The Trump administration's refusal to comply with a federal court order demanding tariff refunds is not really about trade policy. It is about whether the executive branch must obey judicial rulings it considers illegitimate—a question that, if answered the wrong way, would fundamentally alter the American constitutional order.

The dispute stems from the sweeping tariff regime the president announced in early June, which imposed duties on goods from fifty-nine countries under emergency authority. Multiple federal judges have now ruled portions of the tariff program unconstitutional or procedurally defective, with one ordering the Treasury Department to begin processing refunds to importers who paid the contested levies. The White House has declined to do so, arguing that the judiciary lacks authority to dictate executive branch revenue collection and that the underlying rulings are themselves constitutionally suspect.

The money is secondary

Estimates of the refunds at stake range into the tens of billions of dollars, a sum that would ordinarily dominate the conversation. But the administration's posture suggests the financial exposure is almost beside the point.
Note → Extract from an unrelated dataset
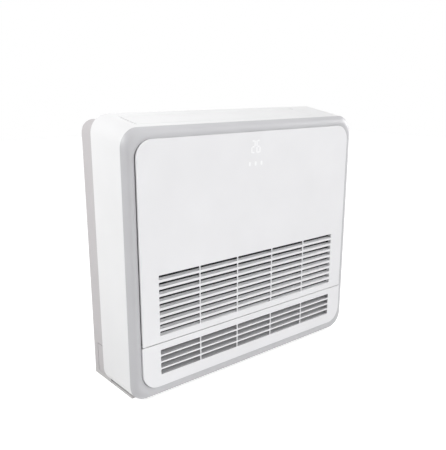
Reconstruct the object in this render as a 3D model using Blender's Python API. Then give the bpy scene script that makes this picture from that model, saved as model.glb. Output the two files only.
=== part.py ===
"""Floor console air conditioner, built as an assembly of separate pieces.

Metres, +Z up. The front faces -Y and +X is the right-hand side seen from the front.
The origin is on the floor under the middle of the unit.
"""

import math

import bmesh
import bpy
from mathutils import Matrix, Vector

# Overall sizes of the unit.
FACE_WIDTH = 0.700
FACE_HEIGHT = 0.600
DEPTH = 0.215
FACE_BOTTOM = 0.0055
FACE_RADIUS = 0.041
TOP_SLOPE = 0.18
PANEL_PROUD = 0.0188
CASE_DEPTH = 0.1197
CORNER_STEPS = 7

# Welding distance of meshes, how flat a face at an end is, and the drawn size of a joint's empty.
WELD = 0.00001
FLAT = 0.99
EMPTY_SIZE = 0.02

# Walls, the gap between pieces that touch, and the overlap of shapes that are joined.
WALL = 0.0025
SHEET = 0.002
SEAT = 0.0003
EASY = 0.0015
SUNK = 0.001
SHARP = 0.001
KEEN = 0.0001

FRONT_Y = -DEPTH / 2
BACK_Y = DEPTH / 2
CASE_FRONT = FRONT_Y + PANEL_PROUD
CASE_REAR = CASE_FRONT + CASE_DEPTH
FACE_HALF = FACE_WIDTH / 2
FACE_TOP = FACE_BOTTOM + FACE_HEIGHT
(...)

Senior officials have framed the standoff as a necessary correction to decades of judicial overreach, arguing that courts have no business second-guessing the president's national-security determinations or ordering the return of lawfully collected revenue.
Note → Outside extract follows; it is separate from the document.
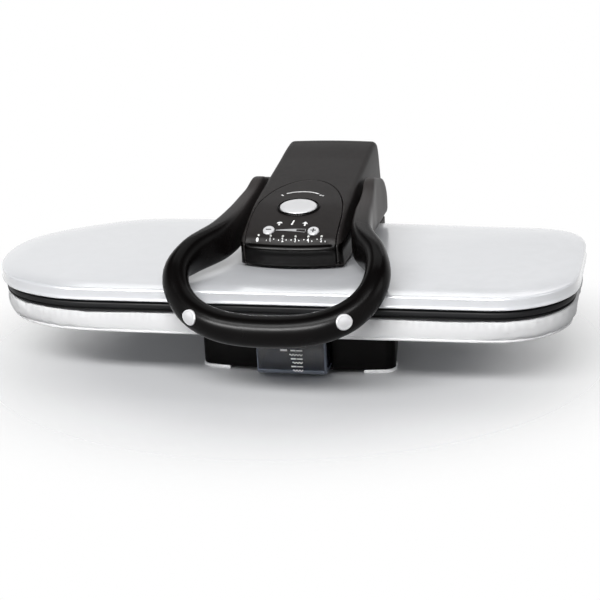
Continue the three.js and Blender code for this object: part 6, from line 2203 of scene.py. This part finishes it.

This framing echoes the broader "unitary executive" theory that has animated much of the administration's legal strategy—the idea that Article II grants the president near-total control over the executive branch, including the discretion to prioritize or ignore court orders he deems unconstitutional. Critics call this constitutional hardball; supporters call it long-overdue pushback against an imperial judiciary.

What happens next

The immediate question is enforcement. Federal courts have limited tools to compel executive compliance: they can hold officials in contempt, but the practical consequences depend on the willingness of other branches to act. Congressional Republicans have shown little appetite for confrontation with the White House on executive-power questions, and the Justice Department—which would typically enforce contempt orders—reports to the president.
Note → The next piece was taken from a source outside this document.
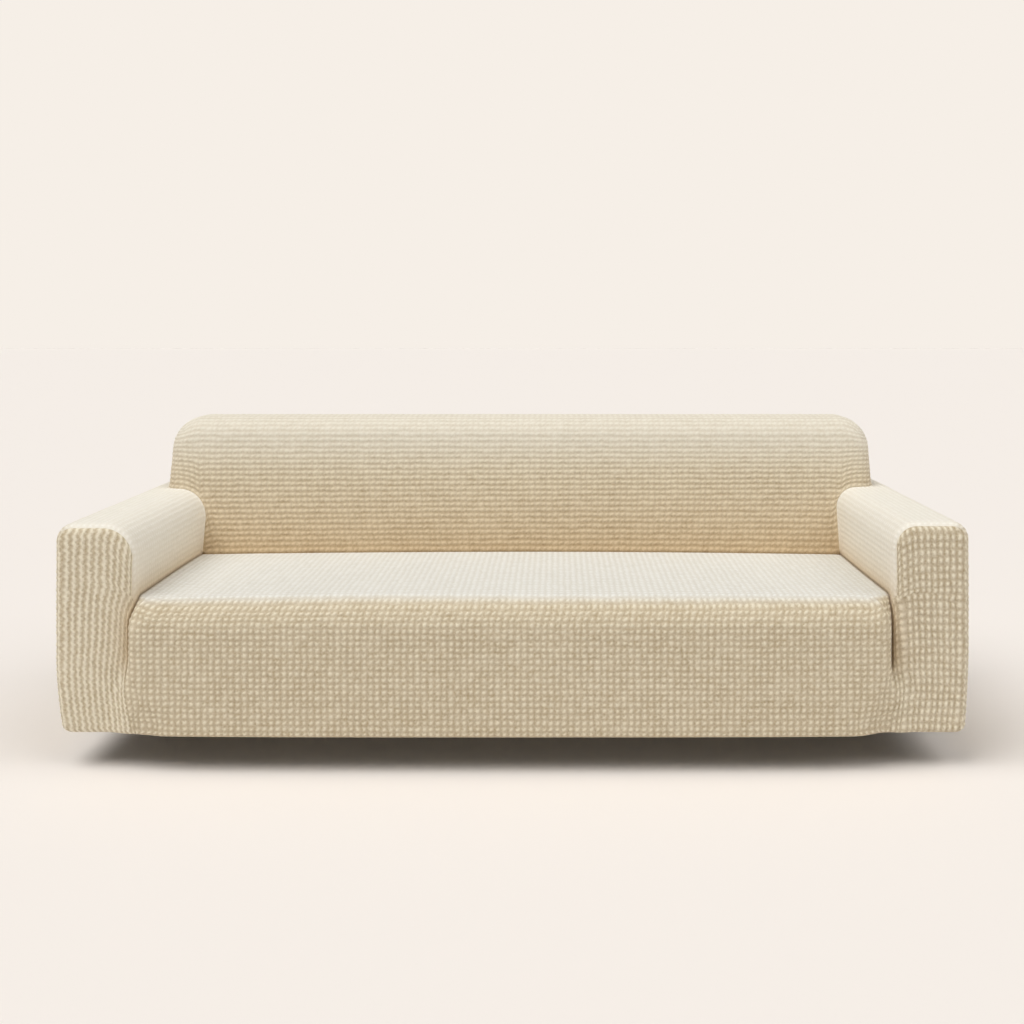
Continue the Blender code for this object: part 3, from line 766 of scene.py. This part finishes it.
def insideBackBlocks(left, right, seatRow):
    nu, nv = backKnit["cells"]
    low = guide["armRise"] + guide["armCorner"] // 2
    reachX, reachZ = back["halfWidth"] - back["cornerRadius"], back["topZ"] - back["cornerRadius"]
    share = shareAlong(seatRow[:, 0])

    # Stem, between the arms
    shelf = left["back"][low] + share[:, None] * (right["back"][low] - left["back"][low])
    shelf[:, 0] = (2.0 * share - 1.0) * reachX
    shelf[:, 1] = faceY(shelf[:, 2])
    shelf = onBody(shelf)
    shelf[0], shelf[-1] = left["back"][low], right["back"][low]
    rise = np.linspace(0.0, 1.0, low + 1)[:, None, None]
    stem = onBody(seatRow[None] + rise * (shelf - seatRow)[None])
    stem[0], stem[-1] = seatRow, shelf
    stem[:, 0], stem[:, -1] = left["back"][:low + 1], right["back"][:low + 1]
    rowKnots, columnKnots = lengthAlong(stem), across(stem)
    tall = puffCount(rowKnots[-1], backKnit["puffHeight"])
    wide = puffCount(columnKnots[-1], backKnit["puffWidth"])
    stem = refine(stem, rowKnots, evenMarks(rowKnots, tall, nv), columnKnots, evenMarks(columnKnots, wide, nu))
    sew(stem, [
        (firstRow, seatBackSeam),
        (firstColumn, armBackSeam(arms["left"])),
        (lastColumn, armBackSeam(arms["right"])),
    ])

    # Head, over the top and round both sides to the rear seam. Past the straight part,
    # rings run out across the rounded edge and then over the back's depth; a ring turns
    # from a square corner to a round one as it leaves the face.
    edge, depth, edgeRun = backKnit["edgePuffs"], backKnit["depthPuffs"], backKnit["edgeRun"]
    ringAt = np.append(np.array(backKnit["ringAlong"]) * edge / edgeRun, edge + 0.5)

    def reach(k):
        return np.interp(k, ringAt, backKnit["ringOut"])

    wraps = edge + depth
    sideOut = ringsOf(wraps, nu)
    out = np.concatenate([sideOut[::-1], np.zeros(wide * nu + 1), sideOut])
    place = np.arange(len(out)) - wraps * nu
    sign = np.where(place < wide / 2 * nu, -1.0, 1.0)
    front = np.clip(place / (wide * nu), 0.0, 1.0)
    high = puffCount((reachZ - shelf[:, 2].mean()) * math.hypot(1.0, back["lean"]), backKnit["puffHeight"])
    o, up = np.meshgrid(out, np.concatenate([[0.0], ringsOf(wraps, nv)]))
    ring = np.maximum(o, up)
    safe = np.maximum(ring, 1e-9)
    angle = 0.5 * np.pi * np.where(up <= o, 0.5 * up / safe, 1.0 - 0.5 * o / safe)
    turned = ease((reach(ring) - backKnit["roundFrom"]) / backKnit["roundRun"])
    side = (1.0 - turned) * reach(o) + turned * reach(ring) * np.cos(angle)
    above = (1.0 - turned) * reach(up) + turned * reach(ring) * np.sin(angle)
    x = np.where(o > 0, sign * (reachX + side), (2.0 * front - 1.0) * reachX)
    z = reachZ + np.where(up > 0, above, 0.0)
    y = faceY(z) + np.interp(ring, ringAt, backKnit["ringBehind"])
    y += np.clip((ring - edge) / depth, 0.0, 1.0) * (cover["rearY"] - guide["rearNudge"] - y)
    crown = np.stack([x, y, z], axis=-1)

    row = np.zeros((len(out), 3))
    row[wraps * nu:(wraps + wide) * nu + 1] = stem[-1]
    wholeRun = edgeRun + backKnit["depthRun"]
    walk = np.interp(out, (0, edge, wraps), (0.0, edgeRun, wholeRun)) / wholeRun
    ends = slice(0, wraps * nu), slice((wraps + wide) * nu + 1, None)
    for seams, arm, part in zip((left, right), arms.values(), ends):
        seam = seams["back"][low:]
        knots = lengthAlong(seam)
        points = smoothThrough(seam, knots, walk[part] * knots[-1])
        laid = settle(points, [armBackSeam(arm), coverBody], 10)
        laid[0 if part.start == 0 else -1] = seam[-1]
        row[part] = laid
    rise = np.linspace(0.0, 1.0, high * nv + 1)[:, None, None]
    rising = row[None] + rise * (crown[0] - row)[None]
    head = onBody(np.concatenate([rising, crown[1:]]), 8)
    for edgeLine in (firstColumn, lastColumn, lastRow):
        head[edgeLine] = settle(head[edgeLine], [rearSeam, coverBody], 15)
    head[0] = row

    stemU, stemV = rowsOf(stem.shape[1], nu), rowsOf(stem.shape[0], nv)
    headU, headV = rowsOf(head.shape[1], nu, -wraps), rowsOf(head.shape[0], nv, tall)
    stemRim = rimShare(stemU, stemV, (0, wide), (0,))
    headRim = rimShare(headU, headV, (-wraps, wide + wraps), (tall + high + wraps,))
    seamed = np.where((headU <= 0) | (headU >= wide), ease((headV[:, None] - tall) / 0.5), 1.0)
    blocks = []
    for grid, u, v, rim in ((stem, stemU, stemV, stemRim), (head, headU, headV, headRim * seamed)):
        z = grid[..., 2]
        # painted paler as if lit higher up, and painted darker, warmer shade lower down towards the seat
        flatAndLit = backKnit["flatAndLit"] * ease((z - backKnit["flatLitLow"]) / backKnit["flatLitRise"])
        paintedShade = np.clip((backKnit["shadeTop"] - z) / backKnit["shadeDrop"], 0.0, backKnit["paintedShade"])
        blocks.append(block(grid, u, v, backKnit, flatAndLit, rim, paintedShade=paintedShade ** backKnit["shadeCurve"]))
    return head, blocks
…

The Supreme Court could intervene, either by staying the lower-court orders or by taking up the underlying constitutional questions on an expedited basis. But the justices have historically been reluctant to wade into direct confrontations between the political branches, preferring to let disputes resolve themselves through negotiation or electoral accountability.

Our take

The refund fight is a stress test for norms that most Americans assumed were load-bearing. The premise that the executive branch obeys court orders—even ones it dislikes—has never been formally codified; it has simply been observed, because the alternative is ungovernable. The administration is now probing whether that norm can be selectively abandoned without triggering systemic collapse. The answer will shape American governance for a generation, regardless of how many billions eventually change hands.